Natürlich kann und sollte der Film von seinen unerwarteten Twists und Auftritten nicht alleine leben. Letztlich ist dies Tom Hollands Spider-Man-Universum und sein Story-Arc steht im Vordergrund. Erfreulich ist, dass das Werk seine Reise als Superheld in gewisser Hinsicht „abschließt“ – eine mögliche Rückkehr ist dennoch sicherlich zu erwarten –, und die Figur erwachsen werden lässt. Waren die Vorgänger noch von einem gewissen infantilen Spaß geprägt und als High-School- oder Roadtrip-Komödien konzipiert, muss Spider-Man nun erstmalig wirklich eigenverantwortlich handeln und die vollen Konsequenzen seiner Aktionen tragen. Auch wenn der Auslöser für das Multiversen-Chaos etwas konstruiert wirkt, so ist das Finale diesbezüglich umso konsequenter. Das bittersüße Ende präsentiert uns einen erwachsenen Heroen, für den es – wie der Titel es bereits verrät – keinen Weg mehr zurückgibt. Inwiefern zukünftige Filme hier anknüpfen werden, ist reine Spekulation. Die Mid-Credits-Szene, die eine weitere Kreuzung eines Universums präsentiert, lässt aber die Interpretation und damit Hoffnung zu, dass Hollands Spidey dem MCU erhalten bleibt, auch wenn er nach Auftritten in bisher sechs Filmen – von „The First Avenger: Civil War“ („Captain America: Civil War“, 2016) über „The Avengers: Infinity War“ (2018) bis zu „Spider-Man: No Way Home“ – vielleicht erst einmal eine Pause einlegt, um den zahlreichen neuen Helden mit Filmen wie „Shang-Chi and the Legend of the Ten Rings“ (2021) oder den „The Eternals“ (2021) etwas Platz zu machen.
Möchte man abschließend tatsächlich etwas kritisieren, so muss man sicherlich lange suchen. Man spürt leider, dass gewisse Szenen oder Einstellungen wohl unter einer solchen Geheimhaltung inszeniert werden mussten, dass sie manchmal irritierend klein oder zeitweise etwas berechnend wirken, so als ob alle Darsteller nicht immer persönlich anwesend waren oder eher sein durften. Gemessen an der inhaltlichen Bedeutung ihrer Auftritte, ist dies aber zumindest produktionstechnisch verständlich. In einem Zeitalter, in dem regelmäßig hochauflösende Setfotos von bedeutenden Momenten noch in Produktion befindlicher Filme geleakt werden – was bedauerlicherweise auch hier der Fall war –, kann es kaum eine zu kleine Geheimhaltung geben.

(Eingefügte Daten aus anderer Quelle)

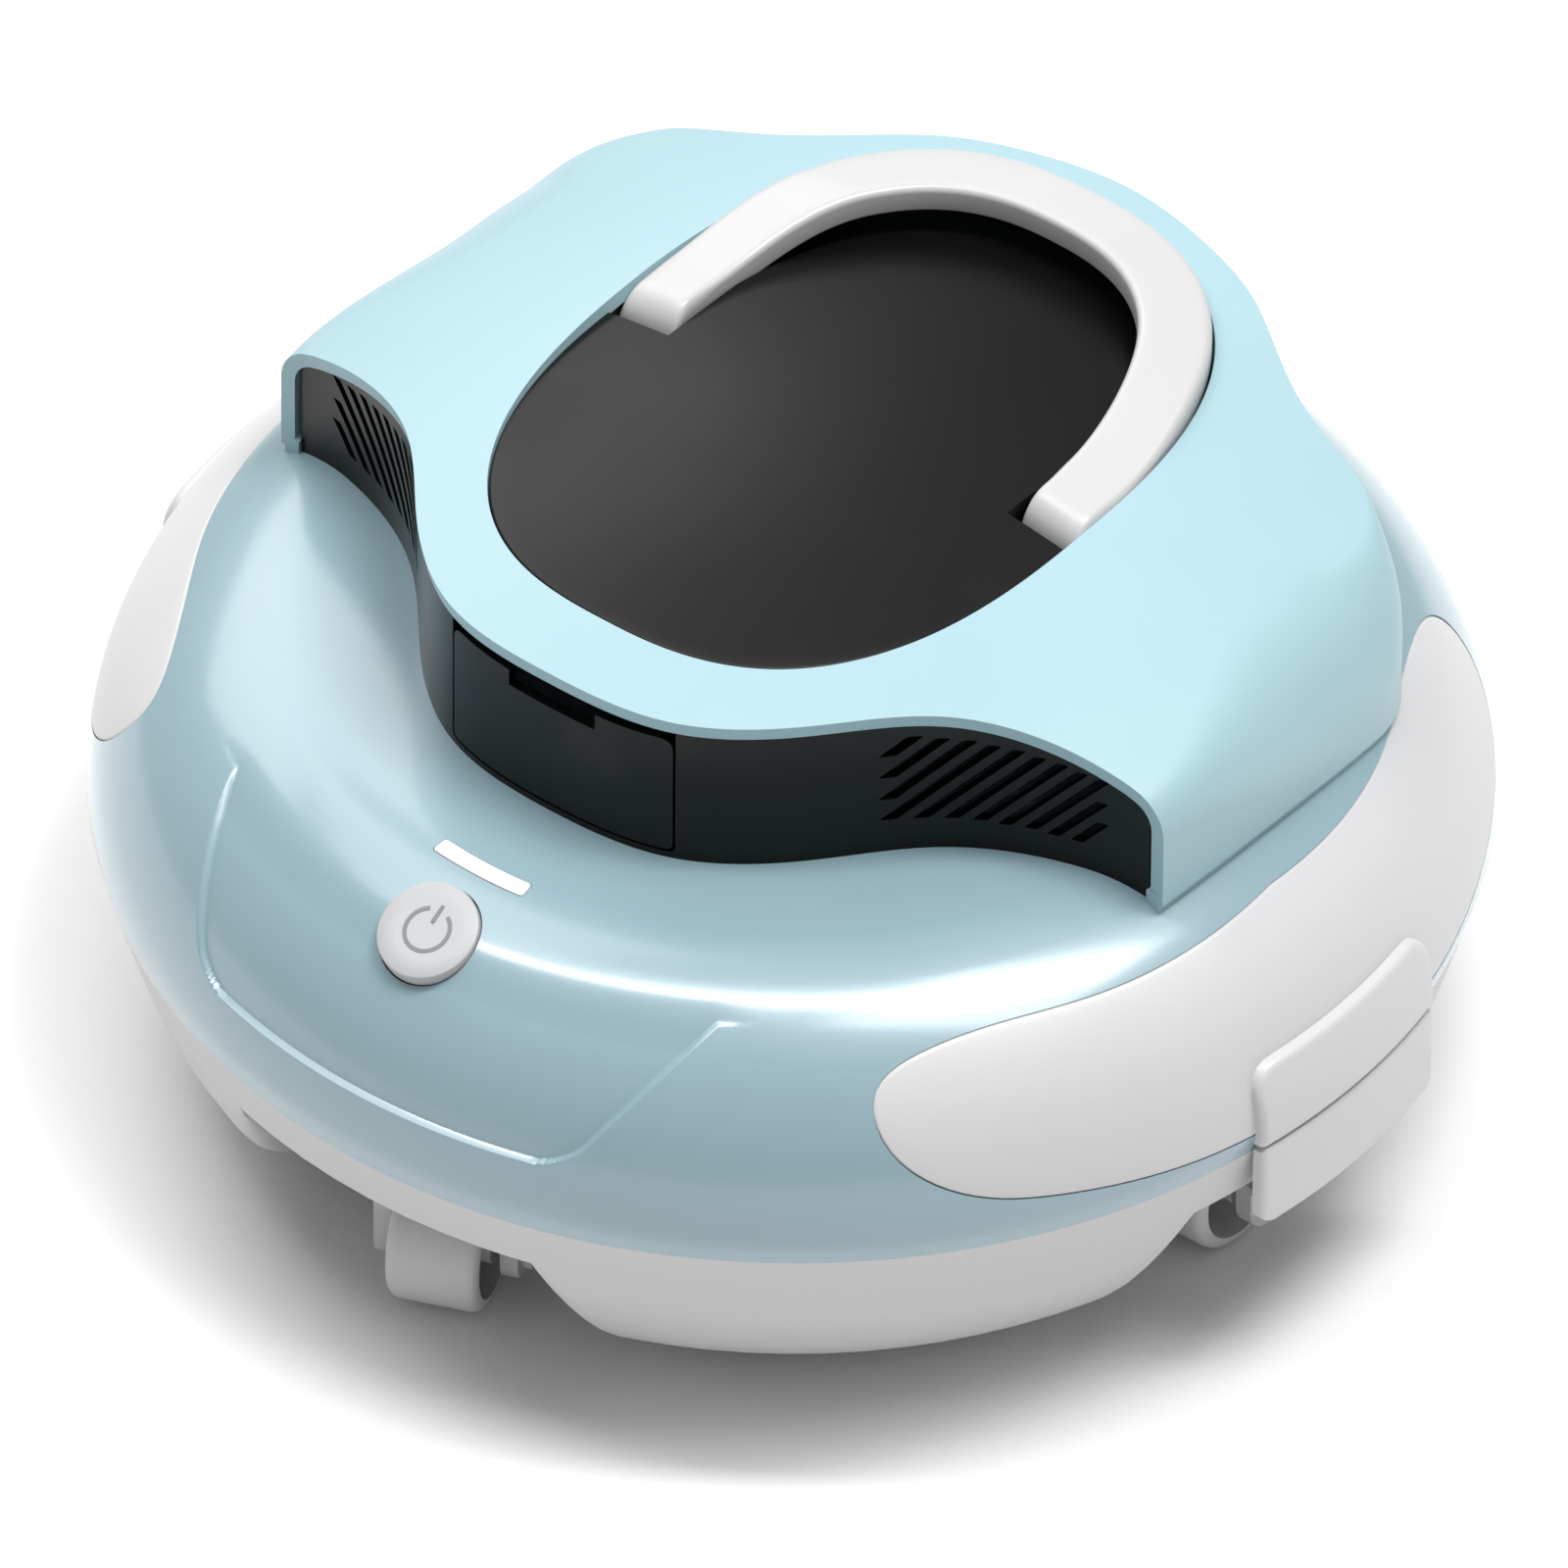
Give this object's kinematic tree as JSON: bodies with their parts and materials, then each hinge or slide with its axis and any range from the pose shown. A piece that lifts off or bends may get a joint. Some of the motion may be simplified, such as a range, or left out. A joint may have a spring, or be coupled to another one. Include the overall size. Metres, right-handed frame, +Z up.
{
  "type": "robotic pool cleaner",
  "caption": "Round cordless pool-cleaning robot with a domed shell, raised hood over jet outlets, carrying handle, side latches and steering wheels.",
  "frame": {"origin": "on the floor, under the middle of the round body", "axes": "+Z up; the front, with the power button, faces -Y; +X is to the right seen from above with the front at the bottom"},
  "size_m": [0.3868, 0.3798, 0.2018],
  "materials": {
    "dome_blue": "gloss painted ABS",
    "hood_blue": "satin moulded ABS",
    "shell_white": "semi-gloss white ABS",
    "handle_white": "satin white ABS",
    "tray_white": "satin off-white ABS",
    "bracket_grey": "fine-textured grey nylon",
    "wheel_grey": "smooth soft tread",
    "vent_black": "satin black ABS",
    "window_black": "smoked polycarbonate",
    "button_grey": "satin light-grey keycap",
    "light_white": "translucent light guide",
    "dark_plastic": "moulded black nylon",
    "seal_rubber": "silicone rubber",
    "steel": "stainless steel",
    "motor_metal": "coated can",
    "battery_wrap": "shrink wrap",
    "board_green": "solder mask",
    "mesh_grey": "filter mesh"
  },
  "bodies": {
    "chassis": {"upper_shell": "dome_blue", "hood": "hood_blue", "side_panel_right": "shell_white", "side_panel_left": "shell_white", "latch_catch_right": "shell_white", "latch_catch_left": "shell_white", "base_tray": "tray_white", "right_bracket": "bracket_grey", "left_bracket": "bracket_grey", "vent_band_front": "vent_black", "vent_band_rear": "vent_black", "window_panel": "window_black", "window_frame": "dark_plastic", "handle_well_right": "dark_plastic", "handle_well_left": "dark_plastic", "button_switch": "dark_plastic", "light_bar": "light_white", "charge_socket": "dark_plastic", "charge_cap": "seal_rubber", "body_seal": "seal_rubber", "latch_pin_right": "steel", "latch_pin_left": "steel", "base_screws": "steel", "right_axle": "steel", "left_axle": "steel", "filter_basket": "dark_plastic", "filter_screen": "mesh_grey", "pump_motor": "motor_metal", "pump_housing": "dark_plastic", "motor_mount": "dark_plastic", "battery_case": "dark_plastic", "battery_cells": "battery_wrap", "control_board": "board_green"},
    "carry_handle": {"carry_handle": "handle_white", "handle_pins": "steel"},
    "outlet_flap_front": {"outlet_flap_front": "vent_black"},
    "outlet_flap_rear": {"outlet_flap_rear": "vent_black"},
    "power_button": {"power_button": "button_grey"},
    "latch_right": {"latch_lever_right": "shell_white"},
    "latch_left": {"latch_lever_left": "shell_white"},
    "front_steer": {"front_bracket": "bracket_grey", "front_axle": "steel"},
    "rear_steer": {"rear_bracket": "bracket_grey", "rear_axle": "steel"},
    "front_wheel": {"front_wheel": "wheel_grey"},
    "rear_wheel": {"rear_wheel": "wheel_grey"},
    "right_wheel": {"right_wheel": "wheel_grey"},
    "left_wheel": {"left_wheel": "wheel_grey"},
    "pump_rotor": {"motor_shaft": "steel", "impeller": "dark_plastic"},
    "inlet_flap_front": {"inlet_flap_front": "seal_rubber"},
    "inlet_flap_rear": {"inlet_flap_rear": "seal_rubber"}
  },
  "joints": [
    {"name": "handle_lift", "type": "hinge", "parent": "chassis", "child": "carry_handle", "pos_m": [0, 0.031, 0.1845], "axis": [1, 0, 0], "range_deg": [0, 90]},
    {"name": "front_outlet_flap", "type": "hinge", "parent": "chassis", "child": "outlet_flap_front", "pos_m": [0, -0.098, 0.1805], "axis": [-1, 0, 0], "range_deg": [0, 45]},
    {"name": "rear_outlet_flap", "type": "hinge", "parent": "chassis", "child": "outlet_flap_rear", "pos_m": [0, 0.137, 0.1805], "axis": [1, 0, 0], "range_deg": [0, 45]},
    {"name": "button_press", "type": "slide", "parent": "chassis", "child": "power_button", "axis": [0, 0.454, -0.891], "range_m": [0, 0.0012], "stiffness_N_per_m": 900},
    {"name": "right_latch", "type": "hinge", "parent": "chassis", "child": "latch_right", "pos_m": [0.179, 0, 0.0525], "axis": [0, 1, 0], "range_deg": [0, 70]},
    {"name": "left_latch", "type": "hinge", "parent": "chassis", "child": "latch_left", "pos_m": [-0.179, 0, 0.0525], "axis": [0, -1, 0], "range_deg": [0, 70]},
    {"name": "front_steering", "type": "hinge", "parent": "chassis", "child": "front_steer", "pos_m": [0, -0.148, 0.06], "axis": [0, 0, 1], "range_deg": [-44, 0]},
    {"name": "rear_steering", "type": "hinge", "parent": "chassis", "child": "rear_steer", "pos_m": [0, 0.148, 0.06], "axis": [0, 0, 1], "range_deg": [-44, 0]},
    {"name": "front_wheel_spin", "type": "hinge", "parent": "front_steer", "child": "front_wheel", "pos_m": [0, -0.148, 0.02], "axis": [0.9272, 0.3746, 0], "continuous": true},
    {"name": "rear_wheel_spin", "type": "hinge", "parent": "rear_steer", "child": "rear_wheel", "pos_m": [0, 0.148, 0.02], "axis": [0.9272, 0.3746, 0], "continuous": true},
    {"name": "right_wheel_spin", "type": "hinge", "parent": "chassis", "child": "right_wheel", "pos_m": [0.142, 0, 0.02], "axis": [1, 0, 0], "continuous": true},
    {"name": "left_wheel_spin", "type": "hinge", "parent": "chassis", "child": "left_wheel", "pos_m": [-0.142, 0, 0.02], "axis": [1, 0, 0], "continuous": true},
    {"name": "pump_spin", "type": "hinge", "parent": "chassis", "child": "pump_rotor", "pos_m": [0, 0, 0.09], "axis": [0, 0, 1], "continuous": true},
    {"name": "front_inlet_flap", "type": "hinge", "parent": "chassis", "child": "inlet_flap_front", "pos_m": [0, -0.029, 0.017], "axis": [-1, 0, 0], "range_deg": [0, 55]},
    {"name": "rear_inlet_flap", "type": "hinge", "parent": "chassis", "child": "inlet_flap_rear", "pos_m": [0, 0.029, 0.017], "axis": [1, 0, 0], "range_deg": [0, 55]}
  ]
}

Mit „Spider-Man: No Way Home“ umarmt das Marvel Cinematic Universe nicht nur vollends das sogenannte Multiversum, sondern lässt einen seiner wichtigsten Helden in einem der besten Werke der Filmreihe erwachsen werden. Was sich auf dem Blatt Papier wie ein zwar kalkuliertes, aber absolutes Chaos lesen musste, wird inszenatorisch und dramaturgisch elegant ausbalanciert. Große Actionszenen treffen auf verblüffend intime Charaktermomente, die den Mut haben sogar Protagonisten außerhalb der eigentlichen Filmreihe einen würdigen Abschluss zu geben und bekannte Antagonisten neu zu erfinden, und „gestreamlinetes“ Popcorn-Kino für die Masse wird mit vollkommen unerwarteten Wendungen vermischt. Die gesamte etablierte Mythologie des Universums wird hierbei nicht nur zelebriert, sondern als tragender Teil der Dramaturgie herangezogen. Man hat den Zuschauer nun an einen Punkt gebracht, an dem er die ganze Bandbreite der Comic-Vorlagen endgültig akzeptieren wird. Sony Pictures und Marvel Studios ist mit „Spider-Man: No Way Home“ ein über-phantastisches Kunststück gelungen, dass die Franchise neu definieren wird.